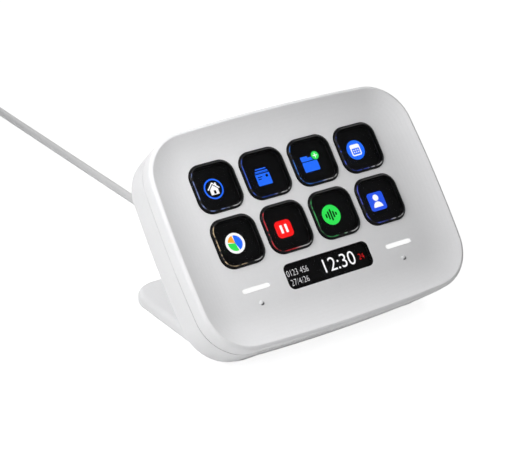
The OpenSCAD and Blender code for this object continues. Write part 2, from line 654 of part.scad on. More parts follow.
front_housing();
rear_housing();
base_pad();
strip_lens();
light_pipes();
key_cap_1();
key_cap_2();
key_cap_3();
key_cap_4();
key_cap_5();
key_cap_6();
key_cap_7();
key_cap_8();
key_frame_1();
key_frame_2();
key_frame_3();
key_frame_4();
key_frame_5();
key_frame_6();
key_frame_7();
key_frame_8();
key_pills_1();
key_pills_2();
key_pills_3();
key_pills_4();
key_pills_5();
key_pills_6();
key_pills_7();
key_pills_8();
dome_sheet();
key_board();
bar_leds();
touch_electrodes();
touch_contacts();
lcd_panel();
backlight();
inner_frame();
main_board();
board_chips();
flex_sockets();
lcd_flex();
board_link();
cable_header();
lead_plug();
inner_lead();
strain_relief();
housing_screws();
frame_screws();
board_screws();
cable();
cable_coil();
cable_tail();
cable_tie();
usb_plug();
usb_shell();
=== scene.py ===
import bpy
import bmesh
import math
from mathutils import Matrix, Vector


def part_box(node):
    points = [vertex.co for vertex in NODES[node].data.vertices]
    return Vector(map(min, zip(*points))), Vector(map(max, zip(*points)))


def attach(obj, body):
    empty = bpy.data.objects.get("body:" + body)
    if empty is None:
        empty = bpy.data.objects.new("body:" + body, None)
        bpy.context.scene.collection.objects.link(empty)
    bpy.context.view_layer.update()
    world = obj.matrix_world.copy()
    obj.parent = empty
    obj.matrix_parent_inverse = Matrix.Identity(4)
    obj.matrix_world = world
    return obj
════
_Stated task:_
Exact duplication is required for the lines above, from the line that contains "board_link();" to the line that contains "obj.parent = empty", inclusive; omit all others.

_Exercise solution:_
board_link();
cable_header();
lead_plug();
inner_lead();
strain_relief();
housing_screws();
frame_screws();
board_screws();
cable();
cable_coil();
cable_tail();
cable_tie();
usb_plug();
usb_shell();
=== scene.py ===
import bpy
import bmesh
import math
from mathutils import Matrix, Vector


def part_box(node):
    points = [vertex.co for vertex in NODES[node].data.vertices]
    return Vector(map(min, zip(*points))), Vector(map(max, zip(*points)))


def attach(obj, body):
    empty = bpy.data.objects.get("body:" + body)
    if empty is None:
        empty = bpy.data.objects.new("body:" + body, None)
        bpy.context.scene.collection.objects.link(empty)
    bpy.context.view_layer.update()
    world = obj.matrix_world.copy()
    obj.parent = empty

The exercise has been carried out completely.